Although she was only 2 years old, I bought that Pacifica for less than half of what the dealerships were asking for brand new ones. And I loved her. So much so that over the course of our relationship, I drove her more than all of the cars I have ever owned, borrowed or rented combined. And that metallic blue baby had the mileage to prove it. By the time she was taken from me that fateful day last December, she had 211,000 miles on her odometer.

While the Jarhead currently drives a new vehicle—by virtue of the fact that he was its first owner when he bought it 3 years ago—he has even more experience than I do with used cars. In fact, with the exception of his current vehicle, he has typically driven the oldest and/or ugliest used vehicle in our little fleet. The first of these was a 1977 LTD (as in Loud-ass Two Door) which we bought for $250 in 1990. The second was a 1978 Volvo Rustbucket that kept us safe from physical injury but, sadly, not from public ridicule.

After the Volvo came a 1993 Geo Metro that we bought from friends in 1999. Despite its name, the Geo was not suited for driving in a metropolis, or any other place where the bulk of one’s driving involved holding down the clutch with one’s left foot. We learned this after relocating to northern Virginia whereupon the Jarhead acquired a serious case of sciatica. This necessitated the purchase of a vehicle with more leg room and an automatic transmission. Not wanting to spend the money on something new and/or expensive in case it didn’t solve the problem, we opted for a 1993 Cougar.
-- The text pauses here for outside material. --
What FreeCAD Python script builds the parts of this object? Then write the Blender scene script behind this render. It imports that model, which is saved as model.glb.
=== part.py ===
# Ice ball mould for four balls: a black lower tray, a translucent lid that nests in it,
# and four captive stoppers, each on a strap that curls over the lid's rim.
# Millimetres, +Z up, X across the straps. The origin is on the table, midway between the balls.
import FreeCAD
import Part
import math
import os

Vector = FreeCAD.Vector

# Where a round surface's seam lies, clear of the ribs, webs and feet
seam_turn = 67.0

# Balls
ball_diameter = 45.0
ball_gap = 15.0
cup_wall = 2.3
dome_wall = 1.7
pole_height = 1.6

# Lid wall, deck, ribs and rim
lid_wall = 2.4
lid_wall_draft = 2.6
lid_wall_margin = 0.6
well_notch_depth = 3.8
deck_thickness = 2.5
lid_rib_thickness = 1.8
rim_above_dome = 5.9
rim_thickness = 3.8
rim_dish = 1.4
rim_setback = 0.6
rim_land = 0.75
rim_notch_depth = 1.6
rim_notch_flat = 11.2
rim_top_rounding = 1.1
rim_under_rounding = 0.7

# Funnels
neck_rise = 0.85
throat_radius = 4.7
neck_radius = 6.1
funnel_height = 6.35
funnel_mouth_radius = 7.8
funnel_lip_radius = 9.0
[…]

The decision to purchase the Cougar proved quite timely for us since only a few weeks later, while the Jarhead was taking the now retired Geo out for its monthly excursion, the hinge on the hood suddenly rusted through. This, combined with some interesting wind dynamics, caused the hood to flip up in the air and block the Jarhead’s view of I-95. Although he managed to guide the vehicle to the shoulder, rip the hood from its remaining hinge, and toss it into the back end without being slaughtered in rush hour traffic, it nearly killed me to imagine him doing so. To this day I get short of breath thinking about how close he may have come to being exterminated that day.

It’s likely due to nostalgia that my favorite car was a light blue Pacifica since it resembles a station wagon and the first car I drove was my dad’s light blue station wagon that he’d bought at auction. It was previously owned by a county sheriff’s office, so it had a high performance engine and holes in the front seat backrests where metal bars once protected those in the front seat from the occupants in the rear, and featured badge shaped areas on both the driver and passenger side doors where the sheriff’s decal had protected the paint from fading over the years.

I now own a 2011 MKT, which—like the Pacifica—resembles a station wagon. Also like the Pacifica, I was able to buy it used for far less than dealerships are charging less-frugal people for new ones. It’s midnight black instead of light metallic blue, but it feels and handles much like the Pacifica only more smoothly and quietly.

In addition to being a different color and having a smoother ride, the MKT also has more bells and whistles than the Pacifica had. So far, my favorite feature is the stereo, which for reasons beyond my comprehension, allows me to store and listen to virtually any one of my favorite Elvis Costello songs over, and over, and over, and over again, and in any order. I’ve had the car a few weeks now and still haven’t scratched the surface in terms of all the things the stereo can do. But then, I don’t really need to, since I have Elvis.

My second favorite feature is the voice command system, which allows me to set the climate controls, make phone calls, and enjoy the sound system without using my hands. It also allows me to access the GPS—that is, when it understands what I’m saying. As much fun as it can be to drive somewhere you’ve never been without so much as a clue as to how to get there, trying to get a computer to recognize Wisconsin cities and streets with Native American and French names raises the excitement to a whole new level. And you haven’t lived until you’ve played a spirited game of “Hit and Miss” with a computer that has thousands of locations filed under hundreds of categories that seem to have been labeled and organized by someone with dyslexia or Attention Deficit Disorder. Consequently, I often find myself talking to it in ways that would convince observers that its owner has Tourette’s.

Despite these frustrations—and with apologies to my dear departed Pacifica, may she rest in peace—the new car and I are getting along very well. I can’t say yet if she’ll become my new favorite. I’ll have to see how I feel when I’ve broken her in and she no longer has that used car smell.